George Best would have turned 80 on 22 May—and six decades after he first dazzled home audiences, the legendary Northern Ireland and Manchester United footballer remains a towering figure in the sport's imagination. It has been over 40 years since he last played a game, yet his legacy endures with such force that fans and fellow professionals still argue whether anyone has ever been better.

For those too young to have witnessed Best's brilliance firsthand, there is a useful modern comparison. Sammy McIlroy, himself a Manchester United and Northern Ireland great who grew up watching Best, sees echoes of the maestro in contemporary football. "Lionel Messi is close to Best in the way he plays," McIlroy reflected. "He can dribble, beat people, score goals and make goals." But McIlroy emphasizes that Best operated in a fundamentally different era. "Messi has got this amazing dribbling ability. Best had that too but it was in the 1960s, when the conditions were much different to the way they are now. The pitches were terrible and your opponents wanted to hurt you."

McIlroy was speaking from lived experience.
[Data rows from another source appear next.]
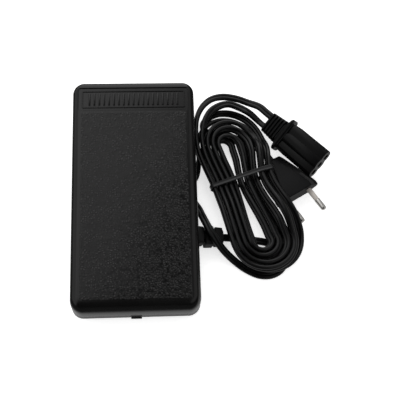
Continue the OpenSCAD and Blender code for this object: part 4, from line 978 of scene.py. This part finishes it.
def build_plug():
    matrix = Matrix.Translation((*PLUG_AT, 0)) @ Matrix.Rotation(PLUG_TURN, 4, "Z")
    wide, high = PLUG_W - 5, PLUG_T - 1.2
    stages = [(0, PLUG_REAR_W - 0.8, PLUG_REAR_T - 0.8, 0.4), (0.5, PLUG_REAR_W, PLUG_REAR_T, 0)]
    for k in range(1, PLUG_TAPER_STEPS + 1):
        u = k / PLUG_TAPER_STEPS
        stages.append((PLUG_TAPER_L * u, PLUG_REAR_W + (wide - PLUG_REAR_W) * u,
                       PLUG_REAR_T + (high - PLUG_REAR_T) * u, 0.1 * u))
    stages += [(PLUG_L - 3, PLUG_W, PLUG_T, 0), (PLUG_L - 0.5, PLUG_W, PLUG_T, 0),
               (PLUG_L, PLUG_W - 0.8, PLUG_T - 0.8, 0.4)]
    loops = placed([plug_section(*stage) for stage in stages], matrix)
    plug = new_piece("plug_moulding", *loft(loops), sharp=24)
    axis = (matrix @ Matrix.Translation((0, 0, PLUG_REAR_T / 2))
            @ Matrix.Rotation(-PLUG_TILT, 4, "Y"))
    bores, pins, sleeves = [], [], []
    shank, tip = PIN_D / 2 - 0.5, PIN_D / 2
    pin = ((-8, shank), (SLEEVE_L, shank), (SLEEVE_L + 0.02, tip - 0.15), (SLEEVE_L + 0.2, tip),
           (PIN_L - 1.6, tip), (PIN_L - 0.8, tip * 0.92), (PIN_L - 0.25, tip * 0.7),
           (PIN_L, tip * 0.3))
    sleeve = ((-6, SLEEVE_R), (SLEEVE_L - 0.15, SLEEVE_R), (SLEEVE_L - 0.05, SLEEVE_R - 0.1),
              (SLEEVE_L - 0.05, SLEEVE_BORE_R), (-6, SLEEVE_BORE_R))
    for side in (-1, 1):
        across = side * PIN_PITCH / 2
        bores.append(rod("bore", ((PLUG_L - 8, PIN_BORE_R), (PLUG_L + 4, PIN_BORE_R)),
                         axis @ Matrix.Translation((0, across, 0))))
        at = axis @ Matrix.Translation((PLUG_L, across, 0))
        pins.append(rod("pin", pin, at))
        sleeves.append(new_piece("sleeve", *loft(placed(lathe(sleeve), at), closed=True)))
    combine(plug, bores, "DIFFERENCE")
    tidy_normals(plug, 24)
    return plug, joined("pin_pair", pins), joined("sleeve_pair", sleeves)


# ---- Springs, winding and the cord inside --------------------------------------------------
def coil(name, d, wire, turns, z0, height, at):
    """A compression spring with closed ends, as one tube."""
    sides, per_turn = sizes().spring_sides, 28
    r, loops = (d - wire) / 2, []
    for i in range(turns * per_turn + 1):
        t = i / per_turn
        a = 2 * math.pi * t
        share = 0.04 * t if t < 1 else 1 - 0.04 * (turns - t) if t > turns - 1 \
            else 0.04 + 0.92 * (t - 1) / (turns - 2)
        z = z0 + wire / 2 + (height - wire) * share
        loops.append([((r + wire / 2 * math.cos(b)) * math.cos(a) + at[0],
                       (r + wire / 2 * math.cos(b)) * math.sin(a) + at[1],
                       z + wire / 2 * math.sin(b))
                      for b in angles_round(sides)])
    return new_piece(name, *loft(loops), sharp=60)


def round_tube(name, points, radius, sides=12, closed=False):
    """A round wire along points, in millimetres."""
    loops, n = [], len(points)
    for i in range(n):
        a = Vector(points[(i - 1) % n] if closed else points[max(i - 1, 0)])
        b = Vector(points[(i + 1) % n] if closed else points[min(i + 1, n - 1)])
        t = (b - a).normalized()
        side = t.cross(Vector((0, 0, 1)))
        side = side.normalized() if side.length > 1e-6 else Vector((1, 0, 0))
        up = side.cross(t)
        loops.append([tuple(Vector(points[i]) + radius * (side * math.cos(c) + up * math.sin(c)))
                      for c in angles_round(sides)])
    return new_piece(name, *loft(loops, closed), sharp=60)


# ---- Operators -----------------------------------------------------------------------------
class FOOTCONTROL_OT_camera(bpy.types.Operator):
    """Sets the camera that looks down on the pedal and its cords"""

    bl_idname = "foot_control.camera"
    bl_label = "Camera"

    def execute(self, context):
        camera = bpy.data.objects.new("camera", bpy.data.cameras.new("camera"))
        context.scene.collection.objects.link(camera)
        camera.data.lens, camera.data.sensor_width = LENS, FILM_W
        camera.data.clip_start, camera.data.clip_end = CLIP_NEAR, CLIP_FAR
        right = Vector(CAMERA_RIGHT)
        back = right.cross(Vector(CAMERA_UP)).normalized()
        up = back.cross(right).normalized()
        turn = Matrix((right.normalized(), up, back)).transposed().to_4x4()
        camera.matrix_world = Matrix.Translation(CAMERA_AT) @ turn
        context.scene.camera = camera
        return {"FINISHED"}


class FOOTCONTROL_OT_cords(bpy.types.Operator):
    """Makes the lead to the connector and the mains cord to the plug"""

    bl_idname = "foot_control.cords"
    bl_label = "Cords"

    def execute(self, context):
        step = sizes().cord_ring_step
        lead, lead_length = even_route(
            [boot_end(0.003), boot_end(), *LEAD_OUT, *hank_route(LEAD_START, LEAD_FIRST),
             *LEAD_BACK, inlet(1, 0.006), inlet(1), inlet(1, -0.002)], step)
        mains, mains_length = even_route(
            [inlet(-1, -0.002), inlet(-1), inlet(-1, 0.006), *reversed(MAINS_BACK),
             *reversed(hank_route(MAINS_START, MAINS_FIRST)), *reversed(MAINS_OUT),
             plug_rear(0.006), plug_rear(), plug_rear(-0.002)], step)
        section = twin_section()
        sheath = finish("cord glossy sheath", colours().cord, (0.0032, 0.0032, 0.0034), 0.3,
                        cloud=60.0, height=(spark_group(), {"Scale": 900.0}),
                        depth=0.00001, Specular_IOR_Level=0.36)
        lead_cord = cord_mesh("lead_cord", lead, section)
        settle(lead_cord, BASE, "cord_pvc", sheath, "lead_cord_from_pedal", "lead_cord_hank",
               "lead_cord_to_connector")
        mains_cord = cord_mesh("mains_cord", mains, section)
        settle(mains_cord, BASE, "cord_pvc", sheath, "mains_cord_to_connector",
               "mains_cord_hank", "mains_cord_to_plug")
        context.scene["lead_route"] = [c for p in lead for c in p[:3]]
        context.scene["mains_route"] = [c for p in mains for c in p[:3]]
        context.scene["cord_lengths"] = [lead_length, mains_length]
        return {"FINISHED"}


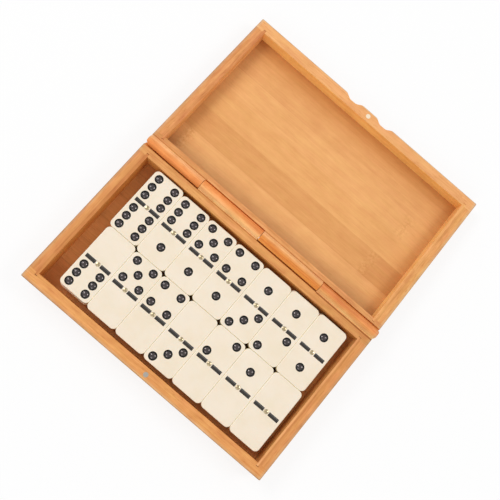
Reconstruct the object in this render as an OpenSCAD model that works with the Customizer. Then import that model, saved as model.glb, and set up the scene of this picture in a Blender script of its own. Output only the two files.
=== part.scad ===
/* [Dominoes] */
// Width of one domino.
tile_w = 24; // [20:0.1:28]
// Length of one domino.
tile_l = 48.5; // [46:0.5:56]
// Thickness of one domino.
tile_t = 7.3; // [6.3:0.1:8.5]
// Corner radius of a domino in plan.
tile_corner = 3.2; // [2:0.1:4]
// Rounding of the top and bottom edges of a domino.
tile_edge = 0.9; // [0.5:0.1:1.2]
// Gap between dominoes side by side.
tile_side_gap = 0.05; // [0.05:0.05:0.3]
// Gap between the two rows of dominoes, end to end.
tile_end_gap = 0.12; // [0.1:0.02:0.4]
// Sideways step of the back row against the front row.
back_row_shift = 1.08; // [0.6:0.02:1.4]

/* [Pips] */
// Diameter of a pip.
pip_d = 6; // [4.5:0.1:6.1]
// Depth of a pip at its centre.
pip_depth = 0.6; // [0.4:0.1:1]
// Sideways distance of the pip columns from the middle line.
pip_column = 6.8; // [6.2:0.1:7.4]
// Step between the pip rows of one half.
pip_row_step = 7; // [6.2:0.1:7.2]
// Distance of the middle pip row from the bar.
pip_middle = 12.6; // [12:0.1:13]
// Length of the bar across a domino.
bar_l = 20.1; // [16:0.1:20.5]
// Width of the bar groove.
bar_w = 2.7; // [1.6:0.1:3]
// Depth of the bar groove.
bar_depth = 0.6; // [0.4:0.1:1]
// Plain ring left around the spinner between the two bar halves.
bar_clear = 0.5; // [0.1:0.05:1]

/* [Spinners] */
// Diameter of the brass spinner's head.
spinner_d = 3.2; // [2.4:0.1:4]
// Height of the spinner's head above the domino.
spinner_rise = 0.36; // [0.2:0.02:0.5]
// Diameter of the spinner's shank.
shank_d = 1.4; // [1:0.1:1.8]
// Length of the spinner's shank in the domino.
shank_l = 3; // [2:0.5:4]
// Play of the spinner in the domino.
spinner_play = 0.02; // [0.01:0.01:0.05]

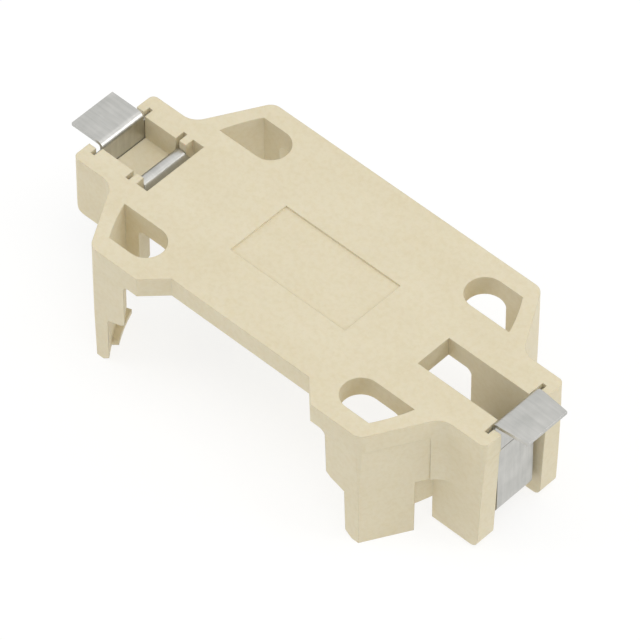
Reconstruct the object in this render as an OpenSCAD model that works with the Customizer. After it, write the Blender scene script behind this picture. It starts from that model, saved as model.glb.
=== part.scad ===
// Surface-mount coin cell holder: one moulded housing with a spring contact at each end.
// It lies with its board side up, on the tips of its four legs, and the cell goes in from below.
// Depths are measured down from the board face.

/* [Cell] */
// Diameter of the coin cell
cell_d = 24.5; // [24:0.1:25]
// Thickness of the coin cell
cell_t = 3.0; // [2.8:0.1:3.4]
// Radial clearance round the cell
cell_clear = 0.22; // [0.15:0.01:0.3]
// Play between the seats and the hooks, over the thickness of the cell
cell_play = 0.5; // [0.3:0.05:0.7]

/* [Plate] */
// Thickness of the plate
plate_t = 1.5; // [1.3:0.05:1.7]
// Width of the body across its legs
body_w = 15.9; // [15.6:0.1:16.2]
// Length of the body without its solder tabs
body_l = 33.46; // [33:0.1:34]
// Angle of the slanted sides from the end of the body
flank_angle = 30; // [29:0.5:31]
// Radius of the corners of the wings
wing_r = 0.8; // [0.5:0.1:1]
// Radius of the necks between the wings and the end blocks
neck_r = 1.3; // [1:0.1:1.5]
// Length of the inset in the near edge, at the edge
inset_l = 14.12; // [13.5:0.1:14.5]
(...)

He was 13 years old when he traveled to Windsor Park to watch Best produce what would become known as the "game of his life" for Northern Ireland against Scotland—a performance so singular and commanding that it shaped McIlroy's own footballing dreams. "I never saw another performance like it in my life," he said. "It was a one-man show. He made me want to be a footballer. He made me want to join Manchester United."

What made Best's talent so complete was its scope. Everything came naturally to him—left foot, right foot, the ability to shoot, to head, even to tackle. The rough defenders of that era—Norman Hunter, Tommy Smith, Ron Harris—were formidable opponents, but Best refused to be intimidated. As McIlroy recalled, "It didn't matter who was dishing it out. He used to take the rough stuff, get up and say, 'come on then, let's have some more'."

Yet Best's genius extended beyond match days. McIlroy remembers him as a fierce competitor in training and, more unexpectedly, as a mentor and father figure to young Belfast boys arriving at Manchester United with dreams in their pockets. "He was a natural lad, a lovely lad," McIlroy said. "George always had time for you. I really admired that." When McIlroy signed as an apprentice in 1969, Best immediately reached out to his family. "Right away he came across and spoke to them. I was standing there listening to him telling my parents he would look after me. My dad's eyes were just glued on Bestie. He never opened his mouth. He was just in awe of George."

This was the full measure of Best's character—not just the dazzling skills that made defenders look foolish on the pitch, but the generous spirit that made young players feel welcome and seen in a foreign land. In an era when football was slower and cruder, Best rose above both with grace and ferocity, leaving an imprint that endures nearly half a century after his final game.